Olson Library Weeding
- Definition: Weeding--perhaps better described as weeding and thinning--is the process of removing outdated or unused materials. It's a regular part of the library's ongoing work to help make sure the collection remains current and relevant to campus curricula and research interests.
- Purpose: To keep the collection updated, improve the visibility of the materials available, and identify areas and topics for further development.
- General Practice: Olson Library's Collection Development Policy helps identify materials for removal. This policy does need updating, and we'll be working on that in the coming months.
- Current Context: The Library's Strategic Directions document, under the University's Road Map to 2015, includes realigning the ways in which we use space--one way of ensuring efficiency and effectiveness in meeting current teaching and research needs.

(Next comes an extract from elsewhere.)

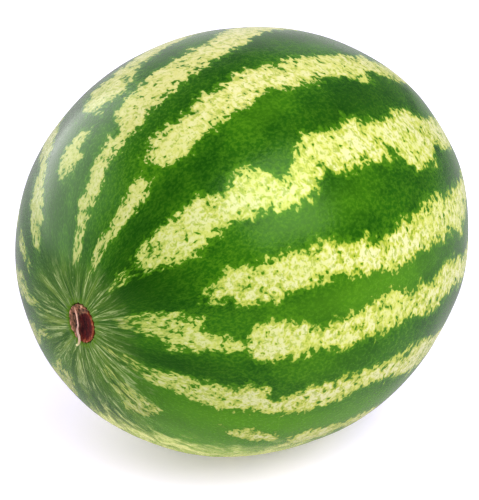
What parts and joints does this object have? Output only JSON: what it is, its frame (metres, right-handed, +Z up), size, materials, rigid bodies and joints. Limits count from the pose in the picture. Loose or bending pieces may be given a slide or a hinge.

Our present work is focused only on the print book collection; periodicals, music, film, and other kinds of materials are not currently being reviewed as part of this project.

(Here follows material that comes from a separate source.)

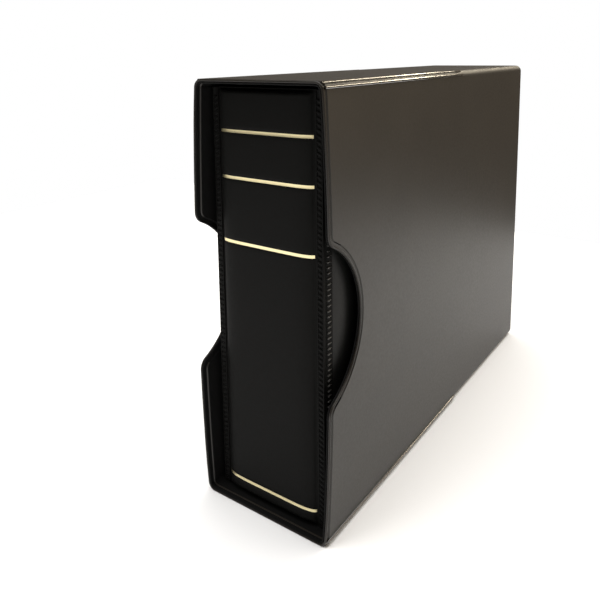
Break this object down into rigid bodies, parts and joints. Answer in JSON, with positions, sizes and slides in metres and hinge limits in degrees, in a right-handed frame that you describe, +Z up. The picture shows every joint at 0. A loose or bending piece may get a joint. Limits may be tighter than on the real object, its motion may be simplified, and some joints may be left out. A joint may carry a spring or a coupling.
{
  "type": "ring binder with slipcase",
  "caption": "Padded leatherette ring binder with gold-lined spine, in a stand-up slipcase open at the front with thumb notches; ring mechanism inside opens by end levers.",
  "frame": {"origin": "centre of the slipcase's footprint, on the surface that it stands on", "axes": "+Z up, -Y out of the open front where the spine shows, +X to the right as the spine is seen"},
  "size_m": [0.093, 0.318, 0.25],
  "materials": {
    "case_leatherette": "fine-grained satin leatherette over board",
    "binder_leatherette": "padded matt leatherette",
    "black_lining": "matt black lining",
    "greyboard": "raw greyboard",
    "gold_foil": "hot-stamped gold foil",
    "nickel_plated_steel": "bright nickel plate"
  },
  "bodies": {
    "slipcase": {"case_right_wall": "case_leatherette", "case_left_wall": "case_leatherette", "case_top_wall": "case_leatherette", "case_bottom_wall": "case_leatherette", "case_back_wall": "case_leatherette", "case_right_bead": "case_leatherette", "case_left_bead": "case_leatherette", "case_top_bead": "case_leatherette", "case_bottom_bead": "case_leatherette", "case_right_lining": "black_lining", "case_left_lining": "black_lining", "case_top_right_welt": "case_leatherette", "case_top_left_welt": "case_leatherette", "case_bottom_right_welt": "case_leatherette", "case_bottom_left_welt": "case_leatherette"},
    "binder_spine": {"spine_pad": "binder_leatherette", "spine_board": "greyboard", "spine_lining": "black_lining", "spine_front_stitch": "binder_leatherette", "spine_back_stitch": "binder_leatherette", "front_hinge_fold": "binder_leatherette", "back_hinge_fold": "binder_leatherette", "spine_gold_line_1": "gold_foil", "spine_gold_line_2": "gold_foil", "spine_gold_line_3": "gold_foil", "spine_gold_line_4": "gold_foil", "ring_channel": "nickel_plated_steel", "mechanism_rivets": "nickel_plated_steel", "lever_pins": "nickel_plated_steel"},
    "front_cover": {"front_cover_skin": "binder_leatherette", "front_cover_board": "greyboard", "front_cover_lining": "black_lining", "front_cover_stitch": "binder_leatherette"},
    "back_cover": {"back_cover_skin": "binder_leatherette", "back_cover_board": "greyboard", "back_cover_lining": "black_lining", "back_cover_stitch": "binder_leatherette"},
    "right_rings": {"right_blade": "nickel_plated_steel", "right_ring_halves": "nickel_plated_steel"},
    "left_rings": {"left_blade": "nickel_plated_steel", "left_ring_halves": "nickel_plated_steel"},
    "upper_lever": {"upper_lever": "nickel_plated_steel"},
    "lower_lever": {"lower_lever": "nickel_plated_steel"}
  },
  "joints": [
    {"name": "binder_slide", "type": "slide", "parent": "slipcase", "child": "binder_spine", "axis": [0, -1, 0], "range_m": [0, 0.315]},
    {"name": "front_cover_hinge", "type": "hinge", "parent": "binder_spine", "child": "front_cover", "pos_m": [0.03525, -0.1474, 0.12435], "axis": [0, 0, 1], "range_deg": [-0.4, 5]},
    {"name": "back_cover_hinge", "type": "hinge", "parent": "binder_spine", "child": "back_cover", "pos_m": [-0.03525, -0.1474, 0.12435], "axis": [0, 0, -1], "range_deg": [-0.4, 5]},
    {"name": "left_rings_open", "type": "hinge", "parent": "binder_spine", "child": "left_rings", "pos_m": [-0.0146, -0.1429, 0.12435], "axis": [0, 0, 1], "range_deg": [0, 16]},
    {"name": "right_rings_open", "type": "hinge", "parent": "binder_spine", "child": "right_rings", "pos_m": [0.0146, -0.1429, 0.12435], "axis": [0, 0, -1], "range_deg": [0, 16]},
    {"name": "upper_lever_press", "type": "hinge", "parent": "binder_spine", "child": "upper_lever", "pos_m": [0, -0.1421, 0.22235], "axis": [1, 0, 0], "range_deg": [0, 24]},
    {"name": "lower_lever_press", "type": "hinge", "parent": "binder_spine", "child": "lower_lever", "pos_m": [0, -0.1421, 0.02635], "axis": [-1, 0, 0], "range_deg": [0, 24]}
  ],
  "couplings": [
    {"joint": "right_rings_open", "follows": "left_rings_open", "ratio": 1},
    {"joint": "upper_lever_press", "follows": "left_rings_open", "ratio": 1.5},
    {"joint": "lower_lever_press", "follows": "left_rings_open", "ratio": 1.5}
  ]
}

We have developed lists of all our print book holdings and their usage records, organized by librarian liaisons assigned to academic departments (contact Krista Clumpner, if you're not sure who your liaison is). The library is organized by Library of Congress (LC) subject classifications, and each liaison's spreadsheets list all the books in a given LC call-number range.
About the lists:
- The volumes we've identified as unused are highlighted in yellow:
- Many yellow-highlighted items show one browse, an internal verification step begun in recent years to indicate that a volume has been received, cataloged, and sent to the shelves.
- Yellow-highlighted items are not necessarily automatically withdrawn. The lists are merely starting points for title-by-title review of unused materials.
- Factors that might result in excluding an item from weeding are:
- Recency of acquisition, with time periods varying by discipline and material type.
- Importance to a discipline or relevance to current courses or research.
- Availability via MelCat or Interlibrary Loan. If a title is owned by fewer than four Michigan libraries, we generally consider it not readily available and return it to the shelves. Materials truly unique to our library may be placed in Special Collections rather than returned to the circulating shelves.